[Start]
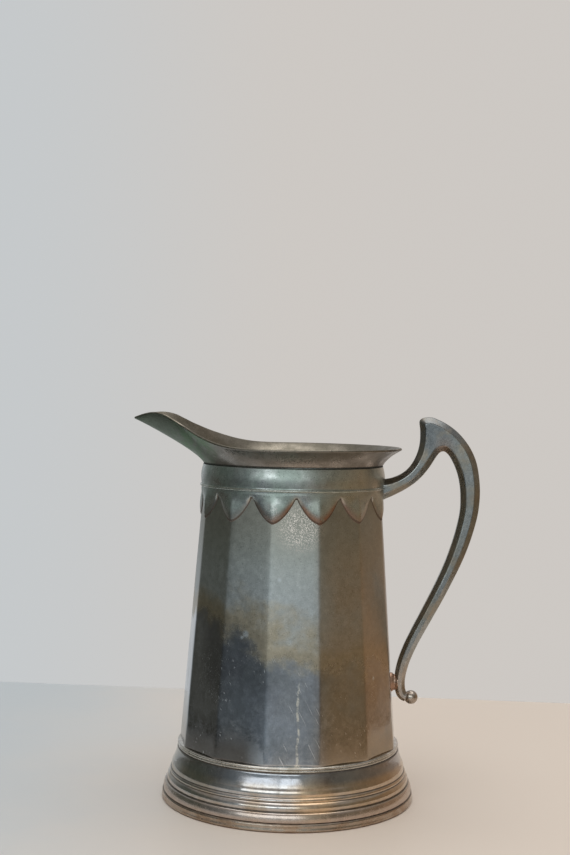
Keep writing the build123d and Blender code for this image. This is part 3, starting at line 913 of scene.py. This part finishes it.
# ---- The light -------------------------------------------------------------------------------
# A soft daylight room: a tall window in two lights in front, a dim side to the left, a warm
# side to the right and pale walls behind.
facing = radians(-85.4)
world = bpy.data.worlds.new("room")
bpy.context.scene.world = world
world.use_nodes = True
tree = world.node_tree
look = lay(tree, "TexCoord").outputs["Generated"]
look_x, look_y, look_z = lay(tree, "SeparateXYZ", {0: look}).outputs
from_front = reckon(tree, "SUBTRACT", reckon(tree, "ARCTAN2", look_y, look_x), facing)
round_room = reckon(tree, "FRACT", reckon(
    tree, "ADD", reckon(tree, "DIVIDE", from_front, 2 * pi), 1.0))


def round_about(colours):
    """Colours round the room, each one a (degrees to the right of the front, colour)."""
    ramp = lay(tree, "ValToRGB", {0: round_room})
    stops = ramp.color_ramp.elements
    for number, (turned_to, colour) in enumerate((*colours, (360, colours[0][1]))):
        stop = stops[number] if number < 2 else stops.new(1)
        stop.position = turned_to / 360
        stop.color = (*colour, 1)
    return ramp.outputs[0]


walls = round_about((
    (0, (0.47, 0.53, 0.55)), (20, (0.38, 0.41, 0.40)), (40, (0.17, 0.15, 0.12)),
    (60, (0.23, 0.21, 0.165)), (90, (0.26, 0.20, 0.14)), (115, (0.34, 0.25, 0.17)),
    (145, (0.50, 0.42, 0.36)), (170, (0.62, 0.58, 0.55)), (197, (0.62, 0.65, 0.68)),
    (222, (0.30, 0.32, 0.32)), (240, (0.11, 0.12, 0.105)), (265, (0.10, 0.115, 0.10)),
    (290, (0.13, 0.14, 0.14)), (310, (0.24, 0.27, 0.28)), (335, (0.40, 0.46, 0.48))))
low_walls = round_about((
    (0, (0.36, 0.39, 0.41)), (20, (0.26, 0.26, 0.26)), (40, (0.18, 0.14, 0.10)),
    (60, (0.26, 0.205, 0.135)), (90, (0.26, 0.19, 0.12)), (115, (0.37, 0.25, 0.16)),
    (145, (0.44, 0.36, 0.30)), (170, (0.58, 0.55, 0.52)), (197, (0.58, 0.60, 0.62)),
    (222, (0.24, 0.25, 0.25)), (240, (0.09, 0.088, 0.075)), (265, (0.085, 0.082, 0.07)),
    (290, (0.075, 0.08, 0.08)), (310, (0.13, 0.145, 0.155)), (335, (0.24, 0.27, 0.29))))
upper = fade(tree, look_z, 0.42, 0.62)
ceiling = fade(tree, look_z, 0.8, 0.95)
below = fade(tree, look_z, 0.03, -0.06)
room = coat(tree, upper, walls, (0.34, 0.33, 0.32))
room = coat(tree, ceiling, room, (2.1, 2.05, 2.0))
room = coat(tree, below, room, low_walls)
# Seen straight, the wall behind is plain: cool on the left and warm on the right.
wall = coat(tree, fade(tree, look_x, -0.32, -0.06), (0.56, 0.585, 0.60), (0.61, 0.58, 0.55))
seen = coat(tree, lay(tree, "LightPath").outputs["Is Camera Ray"], room, wall)
tree.links.new(seen, tree.nodes["Background"].inputs["Color"])
tree.nodes["Background"].inputs["Strength"].default_value = 1.0

# Each window light is as wide as its angle says, and both have the same foot and top.
window_distance = 1.6
window_foot, window_top = tan(radians(8)), tan(radians(26))
window_glow = 1.6
aim_height = 0.1
for name, middle, width in (("window_left", -26.5, 35), ("window_right", 2.5, 19)):
    window = bpy.data.lights.new(name, "AREA")
    window.shape = "RECTANGLE"
    window.size = 2 * window_distance * tan(radians(width / 2))
    window.size_y = window_distance * (window_top - window_foot)
    window.energy = window.size * window.size_y * pi * window_glow
    window.color = (0.93, 0.98, 1.0)
    lamp = bpy.data.objects.new(name, window)
    bpy.context.collection.objects.link(lamp)
    turned_to = facing + radians(middle)
    lamp.location = (window_distance * cos(turned_to), window_distance * sin(turned_to),
                     aim_height + window_distance * (window_top + window_foot) / 2)
    to_pitcher = Vector((0, 0, aim_height)) - lamp.location
    lamp.rotation_euler = to_pitcher.to_track_quat("-Z", "Y").to_euler()

# ---- The camera ------------------------------------------------------------------------------
# It stands in front of the pitcher, a little above the rim, and looks at its side with the
# spout to the left. It is tipped by about a degree.
camera_place = (0.0604, -0.7508, 0.2221)
camera_turn, camera_dip, camera_tip = radians(4.98), radians(1.268), radians(1.094)
camera_data = bpy.data.cameras.new("camera")
camera_data.lens = 56.84
camera_data.sensor_width = 36
camera = bpy.data.objects.new("camera", camera_data)
bpy.context.collection.objects.link(camera)
camera.matrix_world = (Matrix.Translation(camera_place)
                       @ Matrix.Rotation(camera_turn, 4, "Z")
                       @ Matrix.Rotation(pi / 2 - camera_dip, 4, "X")
                       @ Matrix.Rotation(camera_tip, 4, "Z"))
bpy.context.scene.camera = camera
bpy.context.scene.view_settings.view_transform = "Standard"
[End]
SHORT EXERCISE -> Everything in the listing above should be restated exactly.

TASK ANSWER ->
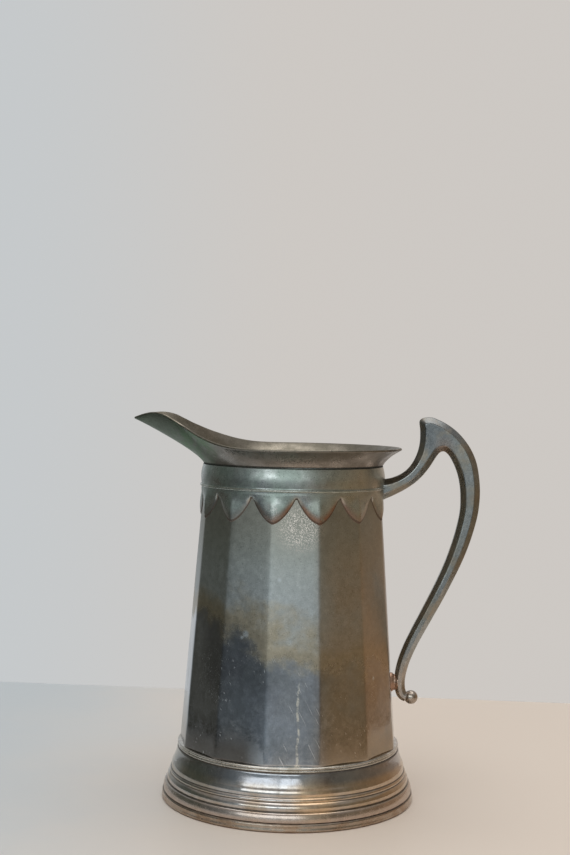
Keep writing the build123d and Blender code for this image. This is part 3, starting at line 913 of scene.py. This part finishes it.
# ---- The light -------------------------------------------------------------------------------
# A soft daylight room: a tall window in two lights in front, a dim side to the left, a warm
# side to the right and pale walls behind.
facing = radians(-85.4)
world = bpy.data.worlds.new("room")
bpy.context.scene.world = world
world.use_nodes = True
tree = world.node_tree
look = lay(tree, "TexCoord").outputs["Generated"]
look_x, look_y, look_z = lay(tree, "SeparateXYZ", {0: look}).outputs
from_front = reckon(tree, "SUBTRACT", reckon(tree, "ARCTAN2", look_y, look_x), facing)
round_room = reckon(tree, "FRACT", reckon(
    tree, "ADD", reckon(tree, "DIVIDE", from_front, 2 * pi), 1.0))


def round_about(colours):
    """Colours round the room, each one a (degrees to the right of the front, colour)."""
    ramp = lay(tree, "ValToRGB", {0: round_room})
    stops = ramp.color_ramp.elements
    for number, (turned_to, colour) in enumerate((*colours, (360, colours[0][1]))):
        stop = stops[number] if number < 2 else stops.new(1)
        stop.position = turned_to / 360
        stop.color = (*colour, 1)
    return ramp.outputs[0]


walls = round_about((
    (0, (0.47, 0.53, 0.55)), (20, (0.38, 0.41, 0.40)), (40, (0.17, 0.15, 0.12)),
    (60, (0.23, 0.21, 0.165)), (90, (0.26, 0.20, 0.14)), (115, (0.34, 0.25, 0.17)),
    (145, (0.50, 0.42, 0.36)), (170, (0.62, 0.58, 0.55)), (197, (0.62, 0.65, 0.68)),
    (222, (0.30, 0.32, 0.32)), (240, (0.11, 0.12, 0.105)), (265, (0.10, 0.115, 0.10)),
    (290, (0.13, 0.14, 0.14)), (310, (0.24, 0.27, 0.28)), (335, (0.40, 0.46, 0.48))))
low_walls = round_about((
    (0, (0.36, 0.39, 0.41)), (20, (0.26, 0.26, 0.26)), (40, (0.18, 0.14, 0.10)),
    (60, (0.26, 0.205, 0.135)), (90, (0.26, 0.19, 0.12)), (115, (0.37, 0.25, 0.16)),
    (145, (0.44, 0.36, 0.30)), (170, (0.58, 0.55, 0.52)), (197, (0.58, 0.60, 0.62)),
    (222, (0.24, 0.25, 0.25)), (240, (0.09, 0.088, 0.075)), (265, (0.085, 0.082, 0.07)),
    (290, (0.075, 0.08, 0.08)), (310, (0.13, 0.145, 0.155)), (335, (0.24, 0.27, 0.29))))
upper = fade(tree, look_z, 0.42, 0.62)
ceiling = fade(tree, look_z, 0.8, 0.95)
below = fade(tree, look_z, 0.03, -0.06)
room = coat(tree, upper, walls, (0.34, 0.33, 0.32))
room = coat(tree, ceiling, room, (2.1, 2.05, 2.0))
room = coat(tree, below, room, low_walls)
# Seen straight, the wall behind is plain: cool on the left and warm on the right.
wall = coat(tree, fade(tree, look_x, -0.32, -0.06), (0.56, 0.585, 0.60), (0.61, 0.58, 0.55))
seen = coat(tree, lay(tree, "LightPath").outputs["Is Camera Ray"], room, wall)
tree.links.new(seen, tree.nodes["Background"].inputs["Color"])
tree.nodes["Background"].inputs["Strength"].default_value = 1.0

# Each window light is as wide as its angle says, and both have the same foot and top.
window_distance = 1.6
window_foot, window_top = tan(radians(8)), tan(radians(26))
window_glow = 1.6
aim_height = 0.1
for name, middle, width in (("window_left", -26.5, 35), ("window_right", 2.5, 19)):
    window = bpy.data.lights.new(name, "AREA")
    window.shape = "RECTANGLE"
    window.size = 2 * window_distance * tan(radians(width / 2))
    window.size_y = window_distance * (window_top - window_foot)
    window.energy = window.size * window.size_y * pi * window_glow
    window.color = (0.93, 0.98, 1.0)
    lamp = bpy.data.objects.new(name, window)
    bpy.context.collection.objects.link(lamp)
    turned_to = facing + radians(middle)
    lamp.location = (window_distance * cos(turned_to), window_distance * sin(turned_to),
                     aim_height + window_distance * (window_top + window_foot) / 2)
    to_pitcher = Vector((0, 0, aim_height)) - lamp.location
    lamp.rotation_euler = to_pitcher.to_track_quat("-Z", "Y").to_euler()

# ---- The camera ------------------------------------------------------------------------------
# It stands in front of the pitcher, a little above the rim, and looks at its side with the
# spout to the left. It is tipped by about a degree.
camera_place = (0.0604, -0.7508, 0.2221)
camera_turn, camera_dip, camera_tip = radians(4.98), radians(1.268), radians(1.094)
camera_data = bpy.data.cameras.new("camera")
camera_data.lens = 56.84
camera_data.sensor_width = 36
camera = bpy.data.objects.new("camera", camera_data)
bpy.context.collection.objects.link(camera)
camera.matrix_world = (Matrix.Translation(camera_place)
                       @ Matrix.Rotation(camera_turn, 4, "Z")
                       @ Matrix.Rotation(pi / 2 - camera_dip, 4, "X")
                       @ Matrix.Rotation(camera_tip, 4, "Z"))
bpy.context.scene.camera = camera
bpy.context.scene.view_settings.view_transform = "Standard"